:: RECORDS FOR THIS EXERCISE ::
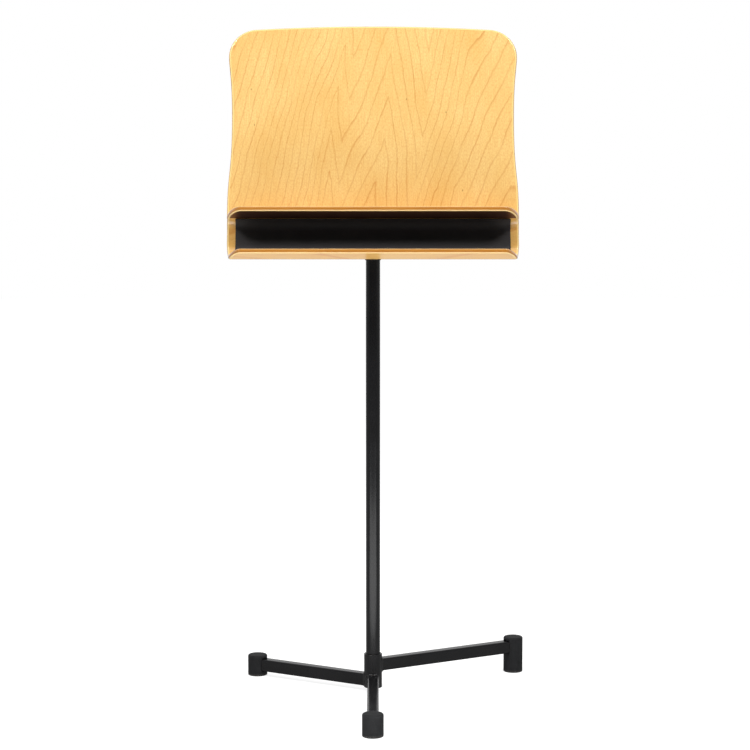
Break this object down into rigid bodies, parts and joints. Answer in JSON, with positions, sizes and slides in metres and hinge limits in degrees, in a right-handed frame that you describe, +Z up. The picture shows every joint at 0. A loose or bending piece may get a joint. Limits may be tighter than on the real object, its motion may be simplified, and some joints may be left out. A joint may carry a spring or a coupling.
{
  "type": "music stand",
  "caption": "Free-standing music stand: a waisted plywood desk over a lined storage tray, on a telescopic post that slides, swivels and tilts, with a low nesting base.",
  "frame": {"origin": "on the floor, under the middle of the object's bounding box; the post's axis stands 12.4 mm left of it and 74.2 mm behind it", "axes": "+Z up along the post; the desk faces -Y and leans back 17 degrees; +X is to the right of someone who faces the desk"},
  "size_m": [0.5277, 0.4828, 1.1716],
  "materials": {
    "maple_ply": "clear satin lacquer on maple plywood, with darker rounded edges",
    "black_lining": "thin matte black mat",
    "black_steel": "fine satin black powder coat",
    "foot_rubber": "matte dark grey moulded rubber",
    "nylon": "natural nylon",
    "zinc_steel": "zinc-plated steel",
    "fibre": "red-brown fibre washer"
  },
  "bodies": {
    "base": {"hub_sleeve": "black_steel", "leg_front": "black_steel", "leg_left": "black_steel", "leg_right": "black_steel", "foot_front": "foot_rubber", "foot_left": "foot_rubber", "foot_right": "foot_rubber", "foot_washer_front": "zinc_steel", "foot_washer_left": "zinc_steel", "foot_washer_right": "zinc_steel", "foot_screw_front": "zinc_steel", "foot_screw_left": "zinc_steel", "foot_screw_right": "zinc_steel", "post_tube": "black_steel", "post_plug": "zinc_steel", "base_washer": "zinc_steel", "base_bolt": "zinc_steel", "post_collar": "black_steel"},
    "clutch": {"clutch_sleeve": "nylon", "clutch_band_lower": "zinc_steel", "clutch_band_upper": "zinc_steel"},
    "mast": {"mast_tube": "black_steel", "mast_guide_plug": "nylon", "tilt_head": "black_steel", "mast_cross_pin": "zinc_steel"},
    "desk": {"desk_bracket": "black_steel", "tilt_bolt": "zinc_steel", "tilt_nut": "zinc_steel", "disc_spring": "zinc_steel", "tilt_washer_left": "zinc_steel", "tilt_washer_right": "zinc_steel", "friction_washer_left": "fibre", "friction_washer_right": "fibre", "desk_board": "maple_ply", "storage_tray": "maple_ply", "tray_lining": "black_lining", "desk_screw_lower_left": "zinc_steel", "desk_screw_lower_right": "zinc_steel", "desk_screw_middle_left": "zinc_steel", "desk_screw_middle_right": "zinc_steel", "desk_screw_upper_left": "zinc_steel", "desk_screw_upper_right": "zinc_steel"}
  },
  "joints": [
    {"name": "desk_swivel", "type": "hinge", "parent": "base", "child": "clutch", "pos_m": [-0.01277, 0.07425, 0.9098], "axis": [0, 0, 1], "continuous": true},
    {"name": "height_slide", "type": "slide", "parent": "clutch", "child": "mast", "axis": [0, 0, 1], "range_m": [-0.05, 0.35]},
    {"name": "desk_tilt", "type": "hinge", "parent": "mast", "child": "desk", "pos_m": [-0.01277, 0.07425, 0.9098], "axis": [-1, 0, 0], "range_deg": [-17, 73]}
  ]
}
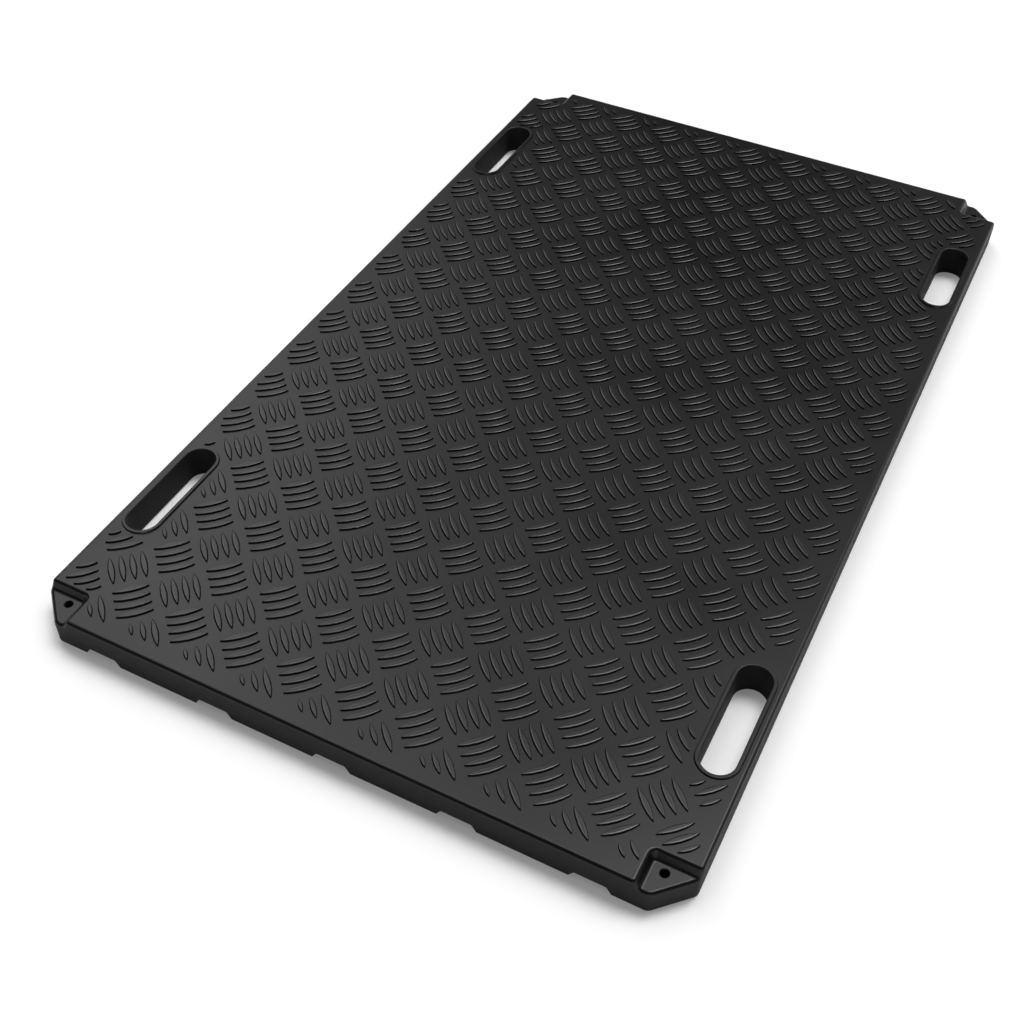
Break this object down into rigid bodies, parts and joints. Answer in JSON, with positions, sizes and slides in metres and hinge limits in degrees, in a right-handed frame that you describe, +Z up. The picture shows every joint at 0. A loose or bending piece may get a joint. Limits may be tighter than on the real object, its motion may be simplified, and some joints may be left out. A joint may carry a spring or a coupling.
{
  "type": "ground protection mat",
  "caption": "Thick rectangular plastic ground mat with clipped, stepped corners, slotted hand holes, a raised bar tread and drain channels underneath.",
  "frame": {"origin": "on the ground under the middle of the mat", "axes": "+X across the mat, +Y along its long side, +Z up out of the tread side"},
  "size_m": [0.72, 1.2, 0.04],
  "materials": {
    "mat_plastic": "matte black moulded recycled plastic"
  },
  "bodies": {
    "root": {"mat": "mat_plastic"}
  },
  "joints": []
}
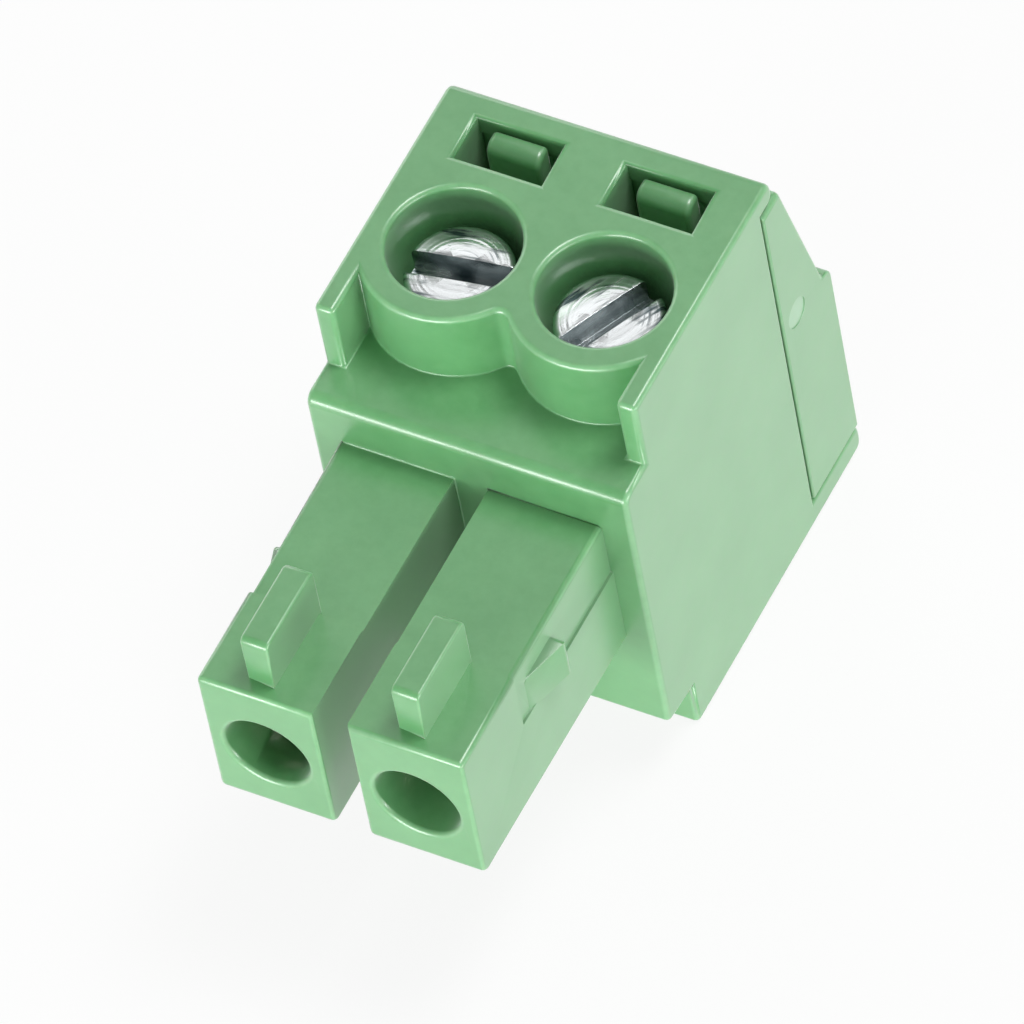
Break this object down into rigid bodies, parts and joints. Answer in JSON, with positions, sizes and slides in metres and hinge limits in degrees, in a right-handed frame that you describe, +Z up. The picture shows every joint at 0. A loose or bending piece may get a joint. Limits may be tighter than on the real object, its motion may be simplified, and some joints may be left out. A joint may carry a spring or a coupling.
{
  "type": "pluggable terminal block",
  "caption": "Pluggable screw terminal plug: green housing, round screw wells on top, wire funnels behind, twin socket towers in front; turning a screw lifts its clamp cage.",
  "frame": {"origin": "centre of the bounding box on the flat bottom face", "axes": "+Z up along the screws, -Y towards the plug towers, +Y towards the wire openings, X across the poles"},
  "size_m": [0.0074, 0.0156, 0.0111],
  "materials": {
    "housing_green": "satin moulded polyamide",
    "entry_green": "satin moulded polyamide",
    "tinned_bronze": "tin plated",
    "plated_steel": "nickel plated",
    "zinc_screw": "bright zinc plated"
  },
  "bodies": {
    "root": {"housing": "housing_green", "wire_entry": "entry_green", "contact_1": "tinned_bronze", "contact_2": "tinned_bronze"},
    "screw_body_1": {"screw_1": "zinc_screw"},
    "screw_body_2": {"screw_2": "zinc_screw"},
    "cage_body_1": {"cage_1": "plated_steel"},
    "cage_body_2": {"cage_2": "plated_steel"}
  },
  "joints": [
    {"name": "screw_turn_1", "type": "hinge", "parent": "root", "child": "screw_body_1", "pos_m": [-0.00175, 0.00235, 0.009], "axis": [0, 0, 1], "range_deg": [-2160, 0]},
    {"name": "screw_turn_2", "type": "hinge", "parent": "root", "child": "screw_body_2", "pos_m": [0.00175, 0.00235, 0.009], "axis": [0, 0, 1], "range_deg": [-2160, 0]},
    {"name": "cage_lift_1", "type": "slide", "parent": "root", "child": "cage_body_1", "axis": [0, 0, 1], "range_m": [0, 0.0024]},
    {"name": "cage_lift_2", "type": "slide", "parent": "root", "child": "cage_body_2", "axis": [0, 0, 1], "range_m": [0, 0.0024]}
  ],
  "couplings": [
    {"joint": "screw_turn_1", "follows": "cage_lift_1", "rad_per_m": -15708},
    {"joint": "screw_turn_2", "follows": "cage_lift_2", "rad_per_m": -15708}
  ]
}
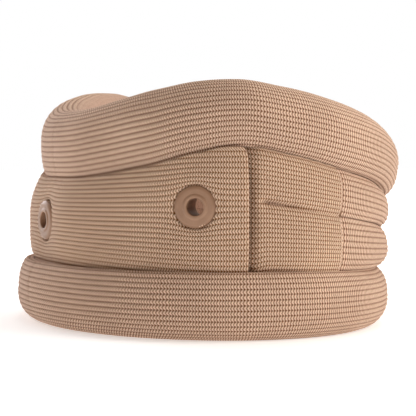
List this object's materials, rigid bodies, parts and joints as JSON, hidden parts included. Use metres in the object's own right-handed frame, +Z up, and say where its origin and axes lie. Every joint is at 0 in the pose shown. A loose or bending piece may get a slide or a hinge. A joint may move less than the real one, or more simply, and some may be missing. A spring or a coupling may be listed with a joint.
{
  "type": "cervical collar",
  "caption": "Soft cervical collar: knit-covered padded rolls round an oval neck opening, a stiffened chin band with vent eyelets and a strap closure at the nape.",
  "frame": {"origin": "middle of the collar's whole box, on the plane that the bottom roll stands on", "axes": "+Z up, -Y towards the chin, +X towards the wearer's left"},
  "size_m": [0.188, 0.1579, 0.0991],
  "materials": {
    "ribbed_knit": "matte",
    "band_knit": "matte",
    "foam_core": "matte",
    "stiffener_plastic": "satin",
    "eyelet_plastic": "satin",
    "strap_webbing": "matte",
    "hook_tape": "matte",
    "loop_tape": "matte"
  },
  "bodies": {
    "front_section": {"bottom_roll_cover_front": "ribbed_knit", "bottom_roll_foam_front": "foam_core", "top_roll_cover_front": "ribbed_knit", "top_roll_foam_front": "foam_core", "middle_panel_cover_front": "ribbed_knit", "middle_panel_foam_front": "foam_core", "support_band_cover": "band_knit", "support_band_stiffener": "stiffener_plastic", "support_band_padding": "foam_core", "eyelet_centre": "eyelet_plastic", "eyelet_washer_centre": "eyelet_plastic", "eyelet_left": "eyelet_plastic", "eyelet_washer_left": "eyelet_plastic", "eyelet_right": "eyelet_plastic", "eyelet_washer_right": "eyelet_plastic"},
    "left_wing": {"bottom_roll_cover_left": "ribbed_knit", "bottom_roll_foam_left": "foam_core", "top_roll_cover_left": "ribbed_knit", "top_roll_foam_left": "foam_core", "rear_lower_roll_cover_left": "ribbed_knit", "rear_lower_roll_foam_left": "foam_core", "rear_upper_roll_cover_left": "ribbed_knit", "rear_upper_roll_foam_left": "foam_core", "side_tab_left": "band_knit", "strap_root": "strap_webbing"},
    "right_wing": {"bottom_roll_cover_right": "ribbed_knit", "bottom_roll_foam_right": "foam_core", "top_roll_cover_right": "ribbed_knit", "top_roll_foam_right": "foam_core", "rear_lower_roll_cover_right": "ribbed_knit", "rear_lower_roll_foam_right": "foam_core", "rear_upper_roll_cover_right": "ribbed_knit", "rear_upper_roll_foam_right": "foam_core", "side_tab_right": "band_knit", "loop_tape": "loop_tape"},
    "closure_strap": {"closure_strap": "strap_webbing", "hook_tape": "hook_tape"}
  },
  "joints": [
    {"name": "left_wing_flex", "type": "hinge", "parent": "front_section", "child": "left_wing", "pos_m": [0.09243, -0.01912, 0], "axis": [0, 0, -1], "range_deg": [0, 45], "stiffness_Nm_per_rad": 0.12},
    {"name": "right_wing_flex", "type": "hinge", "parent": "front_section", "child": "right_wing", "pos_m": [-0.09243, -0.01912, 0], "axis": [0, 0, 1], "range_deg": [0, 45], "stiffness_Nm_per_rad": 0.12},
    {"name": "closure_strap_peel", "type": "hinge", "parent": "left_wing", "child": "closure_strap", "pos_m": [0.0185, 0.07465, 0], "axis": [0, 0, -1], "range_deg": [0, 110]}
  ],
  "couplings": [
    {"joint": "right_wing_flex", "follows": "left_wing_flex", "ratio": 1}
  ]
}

:: OBJECTIVE ::
Every line of the listing that holds "axes" should be found and copied.

:: ANSWER FOR THE TASK ::
  "frame": {"origin": "on the floor, under the middle of the object's bounding box; the post's axis stands 12.4 mm left of it and 74.2 mm behind it", "axes": "+Z up along the post; the desk faces -Y and leans back 17 degrees; +X is to the right of someone who faces the desk"},
  "frame": {"origin": "on the ground under the middle of the mat", "axes": "+X across the mat, +Y along its long side, +Z up out of the tread side"},
  "frame": {"origin": "centre of the bounding box on the flat bottom face", "axes": "+Z up along the screws, -Y towards the plug towers, +Y towards the wire openings, X across the poles"},
List this object's materials, rigid bodies, parts and joints as JSON, hidden parts included. Use metres in the object's own right-handed frame, +Z up, and say where its origin and axes lie. Every joint is at 0 in the pose shown. A loose or bending piece may get a slide or a hinge. A joint may move less than the real one, or more simply, and some may be missing. A spring or a coupling may be listed with a joint.
  "frame": {"origin": "middle of the collar's whole box, on the plane that the bottom roll stands on", "axes": "+Z up, -Y towards the chin, +X towards the wearer's left"},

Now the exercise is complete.